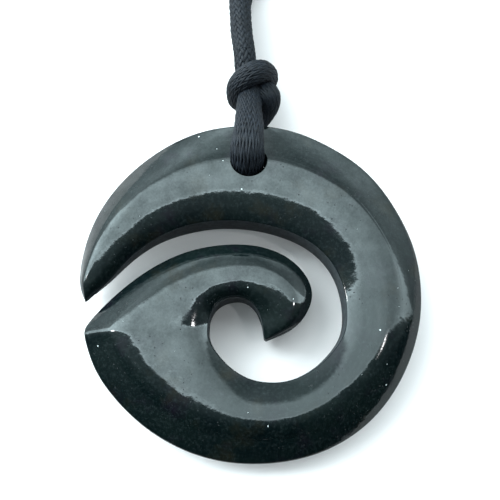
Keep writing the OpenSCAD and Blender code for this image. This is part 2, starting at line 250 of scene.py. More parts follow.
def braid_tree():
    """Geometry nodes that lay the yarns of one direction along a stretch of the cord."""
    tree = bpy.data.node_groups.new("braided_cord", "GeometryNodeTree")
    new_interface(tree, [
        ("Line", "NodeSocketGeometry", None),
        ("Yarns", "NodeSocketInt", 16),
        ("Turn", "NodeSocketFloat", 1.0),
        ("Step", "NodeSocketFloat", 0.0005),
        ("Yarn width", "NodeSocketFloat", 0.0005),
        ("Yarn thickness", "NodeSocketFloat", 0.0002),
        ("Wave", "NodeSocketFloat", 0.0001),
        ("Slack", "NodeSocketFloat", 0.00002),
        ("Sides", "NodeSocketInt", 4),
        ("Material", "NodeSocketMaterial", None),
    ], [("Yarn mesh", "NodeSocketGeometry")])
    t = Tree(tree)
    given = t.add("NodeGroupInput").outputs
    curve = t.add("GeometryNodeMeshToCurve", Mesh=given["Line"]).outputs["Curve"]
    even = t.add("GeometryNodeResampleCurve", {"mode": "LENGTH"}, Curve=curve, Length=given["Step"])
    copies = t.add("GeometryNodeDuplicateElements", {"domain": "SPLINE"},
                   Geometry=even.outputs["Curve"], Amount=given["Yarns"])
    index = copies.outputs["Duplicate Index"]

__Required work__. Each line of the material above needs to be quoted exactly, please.

__Right answer__.
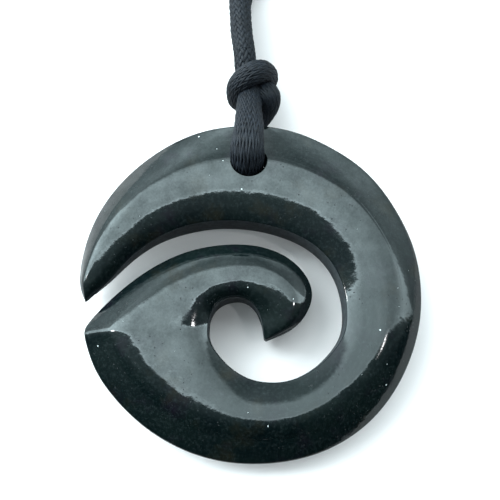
Keep writing the OpenSCAD and Blender code for this image. This is part 2, starting at line 250 of scene.py. More parts follow.
def braid_tree():
    """Geometry nodes that lay the yarns of one direction along a stretch of the cord."""
    tree = bpy.data.node_groups.new("braided_cord", "GeometryNodeTree")
    new_interface(tree, [
        ("Line", "NodeSocketGeometry", None),
        ("Yarns", "NodeSocketInt", 16),
        ("Turn", "NodeSocketFloat", 1.0),
        ("Step", "NodeSocketFloat", 0.0005),
        ("Yarn width", "NodeSocketFloat", 0.0005),
        ("Yarn thickness", "NodeSocketFloat", 0.0002),
        ("Wave", "NodeSocketFloat", 0.0001),
        ("Slack", "NodeSocketFloat", 0.00002),
        ("Sides", "NodeSocketInt", 4),
        ("Material", "NodeSocketMaterial", None),
    ], [("Yarn mesh", "NodeSocketGeometry")])
    t = Tree(tree)
    given = t.add("NodeGroupInput").outputs
    curve = t.add("GeometryNodeMeshToCurve", Mesh=given["Line"]).outputs["Curve"]
    even = t.add("GeometryNodeResampleCurve", {"mode": "LENGTH"}, Curve=curve, Length=given["Step"])
    copies = t.add("GeometryNodeDuplicateElements", {"domain": "SPLINE"},
                   Geometry=even.outputs["Curve"], Amount=given["Yarns"])
    index = copies.outputs["Duplicate Index"]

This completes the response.